[start Extracted entries]

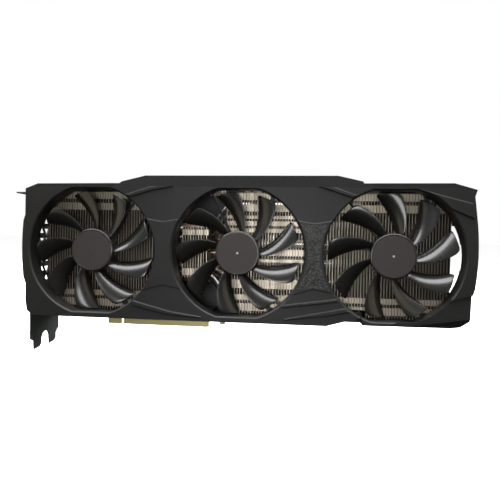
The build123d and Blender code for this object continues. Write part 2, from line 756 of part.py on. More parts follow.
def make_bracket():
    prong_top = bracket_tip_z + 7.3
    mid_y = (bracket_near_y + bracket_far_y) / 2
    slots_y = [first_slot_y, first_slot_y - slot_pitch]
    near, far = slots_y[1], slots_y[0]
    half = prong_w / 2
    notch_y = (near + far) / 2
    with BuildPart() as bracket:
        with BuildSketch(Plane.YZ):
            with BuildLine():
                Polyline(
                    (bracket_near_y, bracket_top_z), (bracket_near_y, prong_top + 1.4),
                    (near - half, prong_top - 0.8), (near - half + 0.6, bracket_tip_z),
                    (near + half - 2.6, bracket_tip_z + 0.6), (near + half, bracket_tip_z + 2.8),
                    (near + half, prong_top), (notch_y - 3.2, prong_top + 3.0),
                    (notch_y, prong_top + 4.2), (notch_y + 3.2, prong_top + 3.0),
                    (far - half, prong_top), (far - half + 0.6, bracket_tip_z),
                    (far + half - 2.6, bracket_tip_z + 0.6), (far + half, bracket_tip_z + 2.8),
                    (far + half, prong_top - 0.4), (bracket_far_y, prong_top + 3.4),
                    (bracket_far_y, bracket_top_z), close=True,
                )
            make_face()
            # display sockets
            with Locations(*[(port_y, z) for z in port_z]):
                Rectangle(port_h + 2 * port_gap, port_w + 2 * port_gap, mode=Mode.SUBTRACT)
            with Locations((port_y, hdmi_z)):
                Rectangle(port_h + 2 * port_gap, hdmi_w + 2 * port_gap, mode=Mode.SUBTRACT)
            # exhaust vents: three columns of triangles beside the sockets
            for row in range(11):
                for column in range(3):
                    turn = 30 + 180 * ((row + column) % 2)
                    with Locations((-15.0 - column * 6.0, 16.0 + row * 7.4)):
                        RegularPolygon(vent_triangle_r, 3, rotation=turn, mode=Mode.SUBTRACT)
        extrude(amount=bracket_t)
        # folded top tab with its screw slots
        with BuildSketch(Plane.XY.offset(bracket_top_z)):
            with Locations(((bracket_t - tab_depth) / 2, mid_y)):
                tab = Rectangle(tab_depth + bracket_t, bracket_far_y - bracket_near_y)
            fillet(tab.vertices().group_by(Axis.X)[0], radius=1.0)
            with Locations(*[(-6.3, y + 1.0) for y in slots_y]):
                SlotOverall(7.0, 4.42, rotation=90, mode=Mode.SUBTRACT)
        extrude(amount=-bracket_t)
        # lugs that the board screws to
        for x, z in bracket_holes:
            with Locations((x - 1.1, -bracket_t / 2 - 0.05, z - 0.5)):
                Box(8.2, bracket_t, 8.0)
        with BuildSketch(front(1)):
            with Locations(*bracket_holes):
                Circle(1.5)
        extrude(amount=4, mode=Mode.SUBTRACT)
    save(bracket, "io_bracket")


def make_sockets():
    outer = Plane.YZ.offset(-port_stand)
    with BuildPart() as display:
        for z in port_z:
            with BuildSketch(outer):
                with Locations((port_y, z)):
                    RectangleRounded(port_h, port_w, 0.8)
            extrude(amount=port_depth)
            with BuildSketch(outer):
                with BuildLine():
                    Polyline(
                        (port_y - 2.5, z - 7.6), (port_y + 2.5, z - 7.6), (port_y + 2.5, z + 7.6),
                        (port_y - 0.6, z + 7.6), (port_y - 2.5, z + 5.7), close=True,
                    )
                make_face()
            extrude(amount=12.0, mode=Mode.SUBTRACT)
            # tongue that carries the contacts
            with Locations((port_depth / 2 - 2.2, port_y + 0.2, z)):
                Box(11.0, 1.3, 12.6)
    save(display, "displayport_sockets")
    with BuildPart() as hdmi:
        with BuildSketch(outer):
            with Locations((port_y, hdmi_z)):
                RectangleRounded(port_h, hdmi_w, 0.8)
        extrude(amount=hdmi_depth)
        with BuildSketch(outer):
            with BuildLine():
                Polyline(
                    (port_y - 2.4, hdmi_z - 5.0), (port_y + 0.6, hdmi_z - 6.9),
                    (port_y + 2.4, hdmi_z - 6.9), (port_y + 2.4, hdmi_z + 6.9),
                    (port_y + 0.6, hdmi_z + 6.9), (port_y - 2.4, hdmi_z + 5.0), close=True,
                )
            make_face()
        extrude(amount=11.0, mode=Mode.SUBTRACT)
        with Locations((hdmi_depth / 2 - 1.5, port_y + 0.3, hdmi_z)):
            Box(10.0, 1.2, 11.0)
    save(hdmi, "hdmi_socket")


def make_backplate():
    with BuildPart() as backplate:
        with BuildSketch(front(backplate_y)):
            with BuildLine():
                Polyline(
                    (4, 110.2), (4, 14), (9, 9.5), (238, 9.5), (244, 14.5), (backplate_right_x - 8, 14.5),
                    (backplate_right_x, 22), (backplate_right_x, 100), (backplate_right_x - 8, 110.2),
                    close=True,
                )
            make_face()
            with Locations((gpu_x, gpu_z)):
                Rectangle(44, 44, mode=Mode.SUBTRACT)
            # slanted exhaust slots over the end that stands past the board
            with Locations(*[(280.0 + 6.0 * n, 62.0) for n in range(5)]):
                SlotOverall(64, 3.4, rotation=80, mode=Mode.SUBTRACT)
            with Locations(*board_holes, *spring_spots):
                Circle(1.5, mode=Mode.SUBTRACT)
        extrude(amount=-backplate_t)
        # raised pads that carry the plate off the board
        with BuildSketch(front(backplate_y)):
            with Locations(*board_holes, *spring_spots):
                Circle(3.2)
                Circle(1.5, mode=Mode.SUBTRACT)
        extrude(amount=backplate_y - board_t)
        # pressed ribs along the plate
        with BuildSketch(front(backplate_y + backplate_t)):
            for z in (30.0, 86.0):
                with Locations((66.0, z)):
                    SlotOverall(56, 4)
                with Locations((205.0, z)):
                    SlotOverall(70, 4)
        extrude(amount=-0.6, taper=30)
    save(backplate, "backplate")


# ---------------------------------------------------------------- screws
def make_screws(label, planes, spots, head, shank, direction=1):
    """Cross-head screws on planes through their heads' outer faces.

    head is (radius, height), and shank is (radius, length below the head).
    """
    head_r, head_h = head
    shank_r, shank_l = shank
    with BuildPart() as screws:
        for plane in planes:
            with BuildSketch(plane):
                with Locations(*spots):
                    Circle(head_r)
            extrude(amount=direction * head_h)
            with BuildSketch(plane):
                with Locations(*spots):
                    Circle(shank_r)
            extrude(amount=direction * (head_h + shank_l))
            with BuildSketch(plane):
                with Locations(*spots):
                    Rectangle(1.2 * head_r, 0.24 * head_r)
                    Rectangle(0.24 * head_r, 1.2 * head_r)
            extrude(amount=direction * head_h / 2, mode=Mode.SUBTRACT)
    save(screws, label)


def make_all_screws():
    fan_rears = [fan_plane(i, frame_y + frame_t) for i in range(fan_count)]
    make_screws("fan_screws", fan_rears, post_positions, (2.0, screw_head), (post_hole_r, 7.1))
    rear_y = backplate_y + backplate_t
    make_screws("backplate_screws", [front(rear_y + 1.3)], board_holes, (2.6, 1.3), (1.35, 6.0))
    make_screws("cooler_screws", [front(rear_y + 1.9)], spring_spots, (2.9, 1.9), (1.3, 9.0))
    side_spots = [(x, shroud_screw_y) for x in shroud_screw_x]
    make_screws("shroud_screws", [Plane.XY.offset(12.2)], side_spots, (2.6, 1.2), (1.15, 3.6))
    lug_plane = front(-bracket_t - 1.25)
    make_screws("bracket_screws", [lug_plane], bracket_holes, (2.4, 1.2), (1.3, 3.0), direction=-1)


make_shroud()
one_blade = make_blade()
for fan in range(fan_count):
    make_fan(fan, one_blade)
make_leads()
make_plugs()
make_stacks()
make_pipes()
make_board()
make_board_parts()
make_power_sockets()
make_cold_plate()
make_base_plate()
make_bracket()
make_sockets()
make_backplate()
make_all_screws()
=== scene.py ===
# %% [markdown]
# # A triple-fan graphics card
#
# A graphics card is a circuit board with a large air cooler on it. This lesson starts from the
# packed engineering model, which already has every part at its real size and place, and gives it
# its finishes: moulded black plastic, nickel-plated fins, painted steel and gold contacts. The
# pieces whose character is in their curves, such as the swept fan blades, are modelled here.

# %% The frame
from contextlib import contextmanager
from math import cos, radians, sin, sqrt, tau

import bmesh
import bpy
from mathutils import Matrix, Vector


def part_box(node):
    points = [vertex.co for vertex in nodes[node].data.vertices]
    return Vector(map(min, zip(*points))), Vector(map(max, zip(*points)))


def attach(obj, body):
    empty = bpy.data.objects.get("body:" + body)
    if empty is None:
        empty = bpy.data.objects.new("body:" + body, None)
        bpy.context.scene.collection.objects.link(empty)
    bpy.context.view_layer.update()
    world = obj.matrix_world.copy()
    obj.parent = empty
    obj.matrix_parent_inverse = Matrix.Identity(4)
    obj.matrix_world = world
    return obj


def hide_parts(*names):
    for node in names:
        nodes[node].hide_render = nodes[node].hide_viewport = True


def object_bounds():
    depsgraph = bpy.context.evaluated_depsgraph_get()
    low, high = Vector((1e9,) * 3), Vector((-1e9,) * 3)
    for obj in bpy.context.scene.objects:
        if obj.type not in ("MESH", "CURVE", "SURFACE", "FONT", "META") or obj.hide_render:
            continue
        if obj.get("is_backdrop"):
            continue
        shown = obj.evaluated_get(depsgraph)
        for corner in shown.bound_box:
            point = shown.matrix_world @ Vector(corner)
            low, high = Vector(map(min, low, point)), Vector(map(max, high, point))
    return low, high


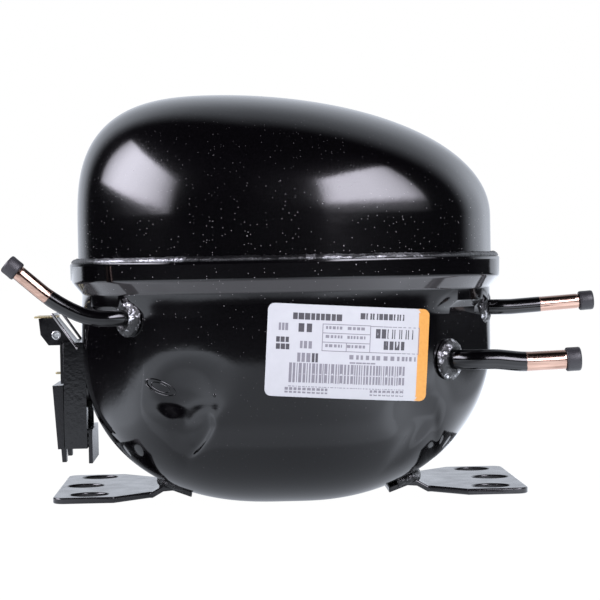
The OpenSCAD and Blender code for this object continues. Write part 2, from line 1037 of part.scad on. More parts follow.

[end Extracted entries]

What to work on: Begin at the line that has "make_shroud()"; stop after the line that has "obj.parent = empty". Copy every line in that span exactly.

Exercise solution:
make_shroud()
one_blade = make_blade()
for fan in range(fan_count):
    make_fan(fan, one_blade)
make_leads()
make_plugs()
make_stacks()
make_pipes()
make_board()
make_board_parts()
make_power_sockets()
make_cold_plate()
make_base_plate()
make_bracket()
make_sockets()
make_backplate()
make_all_screws()
=== scene.py ===
# %% [markdown]
# # A triple-fan graphics card
#
# A graphics card is a circuit board with a large air cooler on it. This lesson starts from the
# packed engineering model, which already has every part at its real size and place, and gives it
# its finishes: moulded black plastic, nickel-plated fins, painted steel and gold contacts. The
# pieces whose character is in their curves, such as the swept fan blades, are modelled here.

# %% The frame
from contextlib import contextmanager
from math import cos, radians, sin, sqrt, tau

import bmesh
import bpy
from mathutils import Matrix, Vector


def part_box(node):
    points = [vertex.co for vertex in nodes[node].data.vertices]
    return Vector(map(min, zip(*points))), Vector(map(max, zip(*points)))


def attach(obj, body):
    empty = bpy.data.objects.get("body:" + body)
    if empty is None:
        empty = bpy.data.objects.new("body:" + body, None)
        bpy.context.scene.collection.objects.link(empty)
    bpy.context.view_layer.update()
    world = obj.matrix_world.copy()
    obj.parent = empty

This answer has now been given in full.